## Directions
What follows is a set of records, each of which is to be written out exactly.

## Data entries
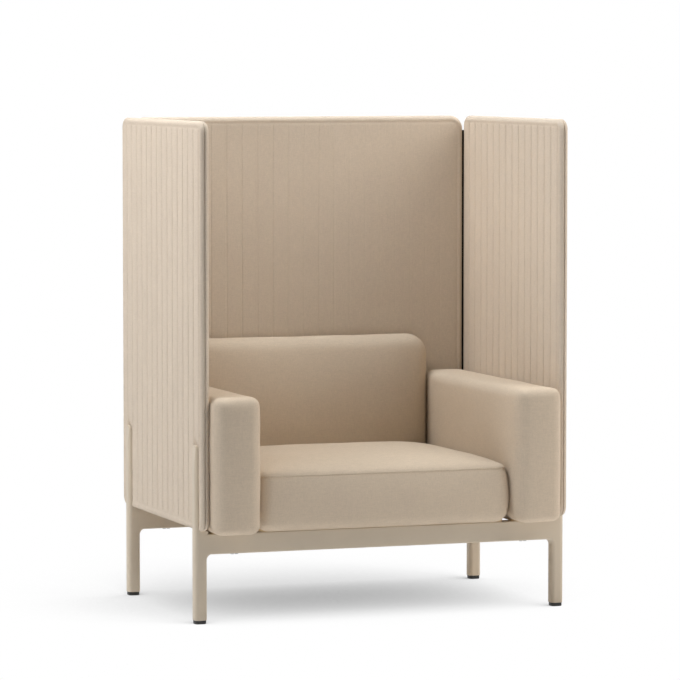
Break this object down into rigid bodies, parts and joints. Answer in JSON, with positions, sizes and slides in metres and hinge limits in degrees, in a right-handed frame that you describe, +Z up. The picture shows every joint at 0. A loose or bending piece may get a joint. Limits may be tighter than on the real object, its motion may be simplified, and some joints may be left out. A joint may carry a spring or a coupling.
{
  "type": "acoustic high back lounge chair",
  "caption": "Lounge chair with high quilted acoustic panels on three sides, boxy arms, a deep seat, a low back cushion and a painted metal frame on square legs with levelling glides.",
  "frame": {"origin": "on the floor, under the middle of the whole width and depth", "axes": "+Z up, +Y to the back of the chair, +X to the right seen from the front"},
  "size_m": [1.08, 0.783, 1.36],
  "materials": {
    "frame_paint": "fine satin powder coat, warm grey",
    "dark_paint": "matt dark grey powder coat, under the cushions",
    "zinc_steel": "zinc plated",
    "brass_insert": "turned brass",
    "glide_plastic": "matt black",
    "strip_plastic": "matt black",
    "plywood": "raw board, covered",
    "panel_fabric": "light warm grey woven wool over wadding, sewn channels",
    "cushion_fabric": "light warm grey felted wool"
  },
  "bodies": {
    "chair": {"front_rail": "frame_paint", "rear_rail": "frame_paint", "left_stretcher": "dark_paint", "right_stretcher": "dark_paint", "seat_cross_bar": "dark_paint", "front_left_leg": "frame_paint", "front_right_leg": "frame_paint", "rear_left_leg": "frame_paint", "rear_right_leg": "frame_paint", "foot_inserts": "brass_insert", "rail_screws": "zinc_steel", "left_panel_core": "plywood", "right_panel_core": "plywood", "back_panel_core": "plywood", "left_panel_outer_cover": "panel_fabric", "left_panel_inner_cover": "panel_fabric", "right_panel_outer_cover": "panel_fabric", "right_panel_inner_cover": "panel_fabric", "back_panel_front_cover": "panel_fabric", "back_panel_rear_cover": "panel_fabric", "left_corner_strip": "strip_plastic", "right_corner_strip": "strip_plastic", "prong_screws": "zinc_steel", "left_back_bracket": "dark_paint", "right_back_bracket": "dark_paint", "bracket_rail_screws": "zinc_steel", "bracket_panel_screws": "zinc_steel", "seat_board": "plywood", "left_arm_board": "plywood", "right_arm_board": "plywood", "back_board": "plywood", "seat_board_screws": "zinc_steel", "arm_board_screws": "zinc_steel", "back_board_screws": "zinc_steel", "seat_cushion": "cushion_fabric", "left_arm_cushion": "cushion_fabric", "right_arm_cushion": "cushion_fabric", "back_cushion": "cushion_fabric"},
    "front_left_glide": {"front_left_glide_pad": "glide_plastic", "front_left_glide_stud": "zinc_steel"},
    "front_right_glide": {"front_right_glide_pad": "glide_plastic", "front_right_glide_stud": "zinc_steel"},
    "rear_left_glide": {"rear_left_glide_pad": "glide_plastic", "rear_left_glide_stud": "zinc_steel"},
    "rear_right_glide": {"rear_right_glide_pad": "glide_plastic", "rear_right_glide_stud": "zinc_steel"}
  },
  "joints": [
    {"name": "front_left_glide_screw", "type": "slide", "parent": "chair", "child": "front_left_glide", "axis": [0, 0, -1], "range_m": [0, 0.01]},
    {"name": "front_right_glide_screw", "type": "slide", "parent": "chair", "child": "front_right_glide", "axis": [0, 0, -1], "range_m": [0, 0.01]},
    {"name": "rear_left_glide_screw", "type": "slide", "parent": "chair", "child": "rear_left_glide", "axis": [0, 0, -1], "range_m": [0, 0.01]},
    {"name": "rear_right_glide_screw", "type": "slide", "parent": "chair", "child": "rear_right_glide", "axis": [0, 0, -1], "range_m": [0, 0.01]}
  ]
}
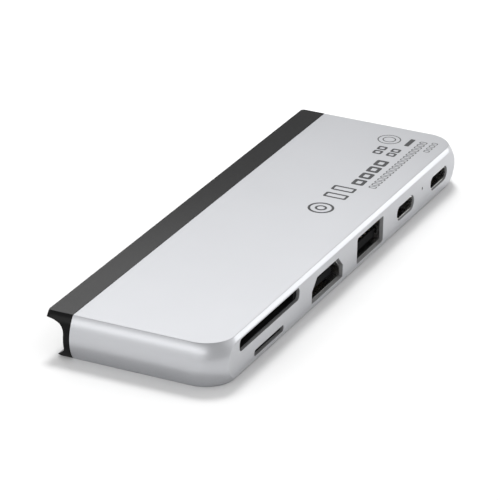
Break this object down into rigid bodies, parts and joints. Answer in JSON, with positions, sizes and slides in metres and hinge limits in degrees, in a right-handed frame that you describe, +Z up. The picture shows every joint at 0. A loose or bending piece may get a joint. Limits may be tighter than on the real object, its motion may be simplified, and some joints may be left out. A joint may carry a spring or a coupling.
{
  "type": "usb hub",
  "caption": "Slim laptop hub: bulged aluminium slab with card slots and sockets along one side, and a black magnetic edge strip with a lip over the host plugs on the other.",
  "frame": {"origin": "middle of the base's bounding box, on the surface it lies on", "axes": "+X along the hub from the card slots to the second small socket, -Y out of the port face, +Y to the laptop, +Z up through the marked face"},
  "size_m": [0.1226, 0.0404, 0.0093],
  "materials": {
    "anodised_aluminium": "fine bead-blasted satin anodise",
    "black_satin_plastic": "moulded satin",
    "black_plastic": "moulded, matt",
    "zinc_steel": "black zinc plating",
    "nickel_magnet": "nickel plating",
    "nickel_steel": "bright nickel plating",
    "circuit_board": "solder-mask lacquer",
    "chip_resin": "moulded epoxy",
    "capacitor_case": "moulded resin",
    "ceramic_body": "fired, unglazed",
    "inductor_core": "pressed iron powder",
    "soft_pad": "soft silicone",
    "clear_film": "thin polyester film",
    "light_body": "clear to milky acrylic",
    "gold_contact": "thin gold plating"
  },
  "bodies": {
    "hub": {"housing_shell": "anodised_aluminium", "plug_carrier": "black_plastic", "carrier_screws": "zinc_steel", "housing_magnets": "nickel_magnet", "main_board": "circuit_board", "hub_controller": "chip_resin", "video_converter": "chip_resin", "power_controller": "chip_resin", "card_controller": "chip_resin", "signal_retimer": "chip_resin", "clock_crystals": "nickel_steel", "bulk_capacitors": "capacitor_case", "ceramic_capacitors": "ceramic_body", "surge_arrays": "chip_resin", "power_inductors": "inductor_core", "shield_can": "nickel_steel", "thermal_pad": "soft_pad", "insulating_film": "clear_film", "status_led": "light_body", "light_pipe": "light_body", "card_reader_frame": "black_plastic", "card_reader_top_cover": "nickel_steel", "card_reader_bottom_cover": "nickel_steel", "sd_contacts": "gold_contact", "microsd_contacts": "gold_contact", "video_socket_shell": "nickel_steel", "video_socket_tongue": "black_plastic", "video_socket_contacts": "gold_contact", "usb_a_socket_shell": "nickel_steel", "usb_a_socket_tongue": "black_plastic", "usb_a_socket_contacts": "gold_contact", "usb_c_socket_1_shell": "nickel_steel", "usb_c_socket_1_tongue": "black_plastic", "usb_c_socket_1_contacts": "gold_contact", "usb_c_socket_2_shell": "nickel_steel", "usb_c_socket_2_tongue": "black_plastic", "usb_c_socket_2_contacts": "gold_contact", "host_plug_1_shell": "nickel_steel", "host_plug_1_insulator": "black_plastic", "host_plug_1_contacts": "gold_contact", "host_plug_2_shell": "nickel_steel", "host_plug_2_insulator": "black_plastic", "host_plug_2_contacts": "gold_contact"},
    "edge_strip": {"edge_frame": "black_satin_plastic", "edge_magnets": "nickel_magnet"}
  },
  "joints": [
    {"name": "edge_strip_pull", "type": "slide", "parent": "hub", "child": "edge_strip", "axis": [0, 1, 0], "range_m": [0, 0.01]}
  ]
}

## Task response
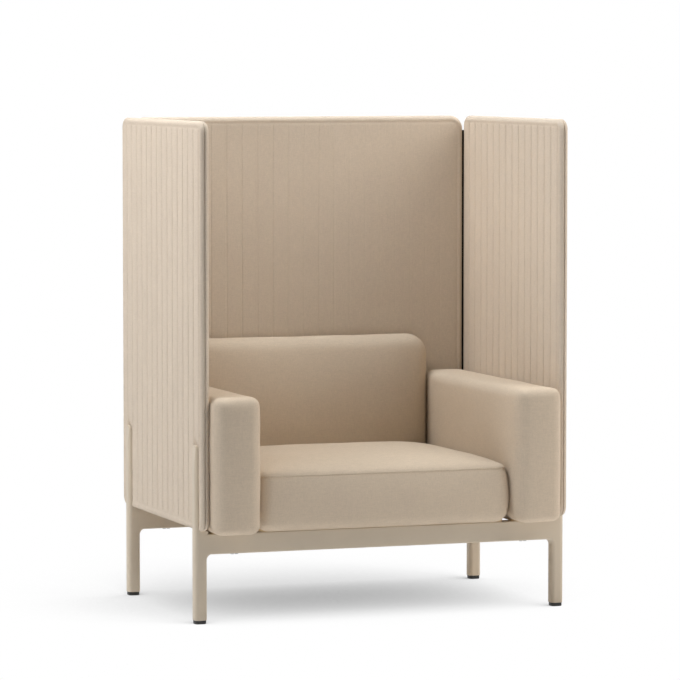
Break this object down into rigid bodies, parts and joints. Answer in JSON, with positions, sizes and slides in metres and hinge limits in degrees, in a right-handed frame that you describe, +Z up. The picture shows every joint at 0. A loose or bending piece may get a joint. Limits may be tighter than on the real object, its motion may be simplified, and some joints may be left out. A joint may carry a spring or a coupling.
{
  "type": "acoustic high back lounge chair",
  "caption": "Lounge chair with high quilted acoustic panels on three sides, boxy arms, a deep seat, a low back cushion and a painted metal frame on square legs with levelling glides.",
  "frame": {"origin": "on the floor, under the middle of the whole width and depth", "axes": "+Z up, +Y to the back of the chair, +X to the right seen from the front"},
  "size_m": [1.08, 0.783, 1.36],
  "materials": {
    "frame_paint": "fine satin powder coat, warm grey",
    "dark_paint": "matt dark grey powder coat, under the cushions",
    "zinc_steel": "zinc plated",
    "brass_insert": "turned brass",
    "glide_plastic": "matt black",
    "strip_plastic": "matt black",
    "plywood": "raw board, covered",
    "panel_fabric": "light warm grey woven wool over wadding, sewn channels",
    "cushion_fabric": "light warm grey felted wool"
  },
  "bodies": {
    "chair": {"front_rail": "frame_paint", "rear_rail": "frame_paint", "left_stretcher": "dark_paint", "right_stretcher": "dark_paint", "seat_cross_bar": "dark_paint", "front_left_leg": "frame_paint", "front_right_leg": "frame_paint", "rear_left_leg": "frame_paint", "rear_right_leg": "frame_paint", "foot_inserts": "brass_insert", "rail_screws": "zinc_steel", "left_panel_core": "plywood", "right_panel_core": "plywood", "back_panel_core": "plywood", "left_panel_outer_cover": "panel_fabric", "left_panel_inner_cover": "panel_fabric", "right_panel_outer_cover": "panel_fabric", "right_panel_inner_cover": "panel_fabric", "back_panel_front_cover": "panel_fabric", "back_panel_rear_cover": "panel_fabric", "left_corner_strip": "strip_plastic", "right_corner_strip": "strip_plastic", "prong_screws": "zinc_steel", "left_back_bracket": "dark_paint", "right_back_bracket": "dark_paint", "bracket_rail_screws": "zinc_steel", "bracket_panel_screws": "zinc_steel", "seat_board": "plywood", "left_arm_board": "plywood", "right_arm_board": "plywood", "back_board": "plywood", "seat_board_screws": "zinc_steel", "arm_board_screws": "zinc_steel", "back_board_screws": "zinc_steel", "seat_cushion": "cushion_fabric", "left_arm_cushion": "cushion_fabric", "right_arm_cushion": "cushion_fabric", "back_cushion": "cushion_fabric"},
    "front_left_glide": {"front_left_glide_pad": "glide_plastic", "front_left_glide_stud": "zinc_steel"},
    "front_right_glide": {"front_right_glide_pad": "glide_plastic", "front_right_glide_stud": "zinc_steel"},
    "rear_left_glide": {"rear_left_glide_pad": "glide_plastic", "rear_left_glide_stud": "zinc_steel"},
    "rear_right_glide": {"rear_right_glide_pad": "glide_plastic", "rear_right_glide_stud": "zinc_steel"}
  },
  "joints": [
    {"name": "front_left_glide_screw", "type": "slide", "parent": "chair", "child": "front_left_glide", "axis": [0, 0, -1], "range_m": [0, 0.01]},
    {"name": "front_right_glide_screw", "type": "slide", "parent": "chair", "child": "front_right_glide", "axis": [0, 0, -1], "range_m": [0, 0.01]},
    {"name": "rear_left_glide_screw", "type": "slide", "parent": "chair", "child": "rear_left_glide", "axis": [0, 0, -1], "range_m": [0, 0.01]},
    {"name": "rear_right_glide_screw", "type": "slide", "parent": "chair", "child": "rear_right_glide", "axis": [0, 0, -1], "range_m": [0, 0.01]}
  ]
}
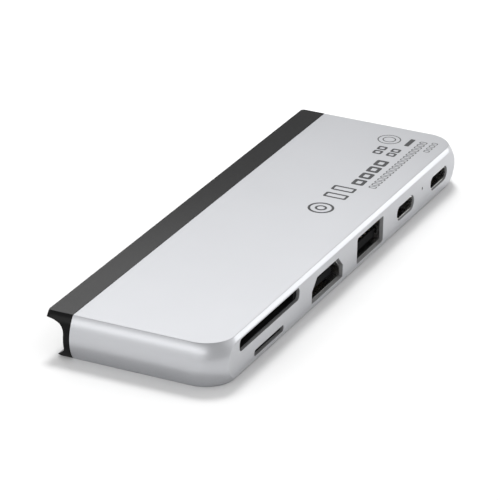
Break this object down into rigid bodies, parts and joints. Answer in JSON, with positions, sizes and slides in metres and hinge limits in degrees, in a right-handed frame that you describe, +Z up. The picture shows every joint at 0. A loose or bending piece may get a joint. Limits may be tighter than on the real object, its motion may be simplified, and some joints may be left out. A joint may carry a spring or a coupling.
{
  "type": "usb hub",
  "caption": "Slim laptop hub: bulged aluminium slab with card slots and sockets along one side, and a black magnetic edge strip with a lip over the host plugs on the other.",
  "frame": {"origin": "middle of the base's bounding box, on the surface it lies on", "axes": "+X along the hub from the card slots to the second small socket, -Y out of the port face, +Y to the laptop, +Z up through the marked face"},
  "size_m": [0.1226, 0.0404, 0.0093],
  "materials": {
    "anodised_aluminium": "fine bead-blasted satin anodise",
    "black_satin_plastic": "moulded satin",
    "black_plastic": "moulded, matt",
    "zinc_steel": "black zinc plating",
    "nickel_magnet": "nickel plating",
    "nickel_steel": "bright nickel plating",
    "circuit_board": "solder-mask lacquer",
    "chip_resin": "moulded epoxy",
    "capacitor_case": "moulded resin",
    "ceramic_body": "fired, unglazed",
    "inductor_core": "pressed iron powder",
    "soft_pad": "soft silicone",
    "clear_film": "thin polyester film",
    "light_body": "clear to milky acrylic",
    "gold_contact": "thin gold plating"
  },
  "bodies": {
    "hub": {"housing_shell": "anodised_aluminium", "plug_carrier": "black_plastic", "carrier_screws": "zinc_steel", "housing_magnets": "nickel_magnet", "main_board": "circuit_board", "hub_controller": "chip_resin", "video_converter": "chip_resin", "power_controller": "chip_resin", "card_controller": "chip_resin", "signal_retimer": "chip_resin", "clock_crystals": "nickel_steel", "bulk_capacitors": "capacitor_case", "ceramic_capacitors": "ceramic_body", "surge_arrays": "chip_resin", "power_inductors": "inductor_core", "shield_can": "nickel_steel", "thermal_pad": "soft_pad", "insulating_film": "clear_film", "status_led": "light_body", "light_pipe": "light_body", "card_reader_frame": "black_plastic", "card_reader_top_cover": "nickel_steel", "card_reader_bottom_cover": "nickel_steel", "sd_contacts": "gold_contact", "microsd_contacts": "gold_contact", "video_socket_shell": "nickel_steel", "video_socket_tongue": "black_plastic", "video_socket_contacts": "gold_contact", "usb_a_socket_shell": "nickel_steel", "usb_a_socket_tongue": "black_plastic", "usb_a_socket_contacts": "gold_contact", "usb_c_socket_1_shell": "nickel_steel", "usb_c_socket_1_tongue": "black_plastic", "usb_c_socket_1_contacts": "gold_contact", "usb_c_socket_2_shell": "nickel_steel", "usb_c_socket_2_tongue": "black_plastic", "usb_c_socket_2_contacts": "gold_contact", "host_plug_1_shell": "nickel_steel", "host_plug_1_insulator": "black_plastic", "host_plug_1_contacts": "gold_contact", "host_plug_2_shell": "nickel_steel", "host_plug_2_insulator": "black_plastic", "host_plug_2_contacts": "gold_contact"},
    "edge_strip": {"edge_frame": "black_satin_plastic", "edge_magnets": "nickel_magnet"}
  },
  "joints": [
    {"name": "edge_strip_pull", "type": "slide", "parent": "hub", "child": "edge_strip", "axis": [0, 1, 0], "range_m": [0, 0.01]}
  ]
}